For some of the company's dancers, this will be a trip home. Augustus (Gus) Van Heerden, ballet master of the company, and dancer Felicity de Jager were raised in Coronationville, a suburb of Johannesburg. They studied classical ballet there but were never able to perform professionally because of apartheid.
Things have changed in South Africa since the two dancers left; within the past couple of years dance companies have become integrated, they say. But this is the first time since the cultural ban has been lifted that a multicultural group has been invited to perform in South Africa.
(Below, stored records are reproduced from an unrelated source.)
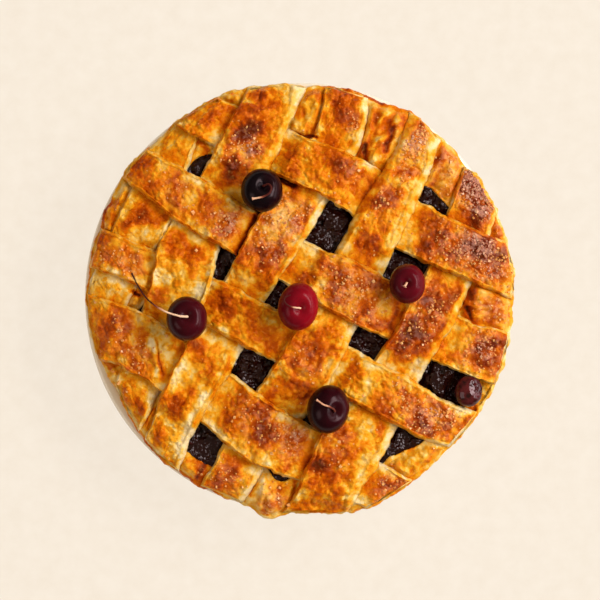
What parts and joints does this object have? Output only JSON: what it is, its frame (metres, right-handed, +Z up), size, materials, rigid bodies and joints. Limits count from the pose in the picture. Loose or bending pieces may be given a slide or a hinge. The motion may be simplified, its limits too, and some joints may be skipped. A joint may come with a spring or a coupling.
{
  "type": "cherry pie",
  "caption": "Whole lattice-topped cherry pie baked in a round white dish, with fresh cherries and their stems set on the woven pastry.",
  "frame": {"origin": "centre of the dish's foot, on the table", "axes": "+Z up out of the pie; the strips of one set run from the upper left (-X +Y) to the lower right (+X -Y), the others from the upper right (+X +Y) to the lower left (-X -Y)"},
  "size_m": [0.232, 0.2348, 0.0811],
  "materials": {
    "glazed_dish": "white glazed stoneware, smooth and glossy",
    "baked_crust": "baked pastry with egg wash, golden to dark brown, half glossy",
    "cherry_filling": "dark cooked cherries in thick syrup, wet and glossy",
    "cherry_skin": "fresh dark red cherry skin, smooth and glossy",
    "cherry_stem": "dry woody cherry stem, pale to reddish brown",
    "sugar": "coarse sugar crystals, clear to caramel"
  },
  "bodies": {
    "root": {"dish": "glazed_dish", "crust_base": "baked_crust", "filling": "cherry_filling", "strip_down_1": "baked_crust", "strip_down_2": "baked_crust", "strip_down_3": "baked_crust", "strip_down_4": "baked_crust", "strip_up_0": "baked_crust", "strip_up_1": "baked_crust", "strip_up_2": "baked_crust", "strip_up_3": "baked_crust", "strip_up_4": "baked_crust", "cherry_1": "cherry_skin", "cherry_2": "cherry_skin", "cherry_3": "cherry_skin", "cherry_4": "cherry_skin", "cherry_5": "cherry_skin", "filling_cherry": "cherry_filling", "stem_1": "cherry_stem", "stem_2": "cherry_stem", "stem_3": "cherry_stem", "stem_4": "cherry_stem", "stem_5": "cherry_stem"}
  },
  "joints": []
}
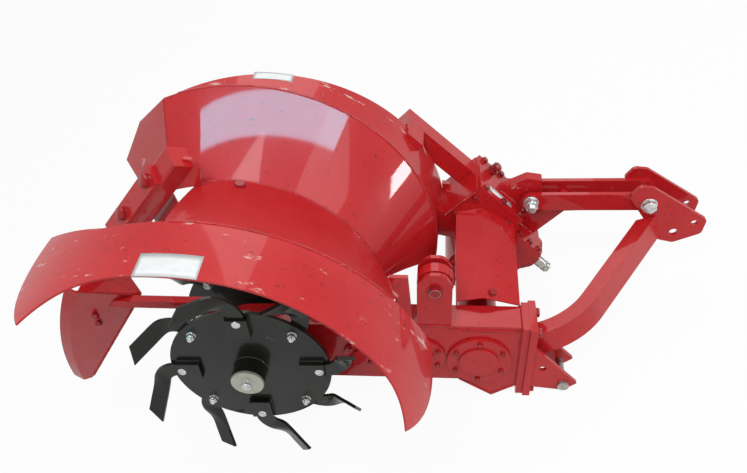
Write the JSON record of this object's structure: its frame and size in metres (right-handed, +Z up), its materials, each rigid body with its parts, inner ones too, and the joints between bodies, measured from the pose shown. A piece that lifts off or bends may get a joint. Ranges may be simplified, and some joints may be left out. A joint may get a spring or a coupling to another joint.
{
  "type": "tractor ditcher",
  "caption": "Mounted ditcher with a twin-disc tine rotor under a flared hood, a side gear case, a bevel gearbox, a three-point hitch frame and a rear ditch scraper.",
  "frame": {"origin": "middle of the footprint on the ground, under the machine as it parks on its rotor and lower hitch ears", "axes": "+Z up, +X from the scraper along the side gear case to the hitch, +Y from the rotor side to the gearbox side"},
  "size_m": [1.9916, 1.492, 1.0748],
  "materials": {
    "red_paint": "gloss",
    "black_paint": "satin",
    "bare_steel": "brushed",
    "pale_washer": "satin"
  },
  "bodies": {
    "frame": {"gear_case": "red_paint", "case_covers": "red_paint", "case_flange": "red_paint", "hitch_plates": "red_paint", "lower_clevises": "red_paint", "lift_pins": "bare_steel", "mast_leg": "red_paint", "gearbox_housing": "red_paint", "gearbox_lid": "red_paint", "gearbox_lug": "red_paint", "input_bearing_cap": "red_paint", "brace_bars": "red_paint", "brace_web": "red_paint", "brace_spacers": "red_paint", "top_clevis": "red_paint", "brace_bolts": "bare_steel", "cross_drive_tube": "red_paint", "driveline_guard": "red_paint", "gearbox_side_flange": "red_paint", "far_hitch_tube": "red_paint", "hood_mouth_band": "red_paint", "hood_near_cone": "red_paint", "hood_far_cone": "red_paint", "hood_far_band": "red_paint", "hood_wing": "red_paint", "hood_loop_frame": "red_paint", "gearbox_saddle": "red_paint", "hood_lug": "red_paint", "hood_foot": "red_paint", "pivot_lug": "red_paint", "pivot_eye": "red_paint", "pivot_pin": "bare_steel", "scraper_arm": "red_paint", "scraper_strap": "red_paint", "scraper_gusset": "red_paint", "scraper_lid": "red_paint", "scraper_leaf": "red_paint", "scraper_tie_bar": "red_paint", "scraper_tie_lug": "red_paint"},
    "input": {"input_shaft": "bare_steel"},
    "rotor": {"rotor_shaft": "black_paint", "rotor_end_washers": "pale_washer", "rotor_discs": "black_paint", "tine_sockets": "black_paint", "rotor_tines": "black_paint"}
  },
  "joints": [
    {"name": "rotor_spin", "type": "hinge", "parent": "frame", "child": "rotor", "pos_m": [-0.34942, -0.14, 0.34918], "axis": [0, 1, 0], "continuous": true},
    {"name": "input_spin", "type": "hinge", "parent": "frame", "child": "input", "pos_m": [0.42209, 0.2725, 0.1823], "axis": [0.5219, 0, -0.853], "continuous": true}
  ],
  "couplings": [
    {"joint": "input_spin", "follows": "rotor_spin", "ratio": 2}
  ]
}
Mr. Van Heerden studied classical ballet in Johannesburg and Capetown but had to come to the United States to perform professionally. "I didn't think this would happen while I was still dancing," he says. "Everyone there is looking forward to seeing us perform - we hope," he adds shyly. Both Van Heerden and Ms. de Jager have family there.
De Jager, who grew up one street over from Van Heerden, says she sees this trip as an opportunity to provide real incentive for children there. She sees herself as a living, dancing example.
Officials from the United States Information Agency briefed the dancers before they left, giving them background information on the situation in South Africa. "They pointed out the level of crime and violence is like being in New York. Be alert at all times. Like in New York, pay attention to what is going on around you," says Virginia Johnson, prima ballerina.
Ms. Johnson, who looked regal even in blue sweatpants and a white T-shirt knotted over a burgundy leotard, says, "I see it happening all over the world - people are real dubious about black people doing ballet. To see their wonderment, excitement, to know that anyone with an opportunity can do what they want to do. Dance, arts, are things that bring people together."
Dancer Luis Dominguez says he is interested in the audience reaction "because the program is designed for participation with the audience."
The continuing hold of apartheid is a major concern for the dancers. But, Mr. Dominguez says, "we're not going to do politics, we're going to dance. If change comes, it will come through the audience."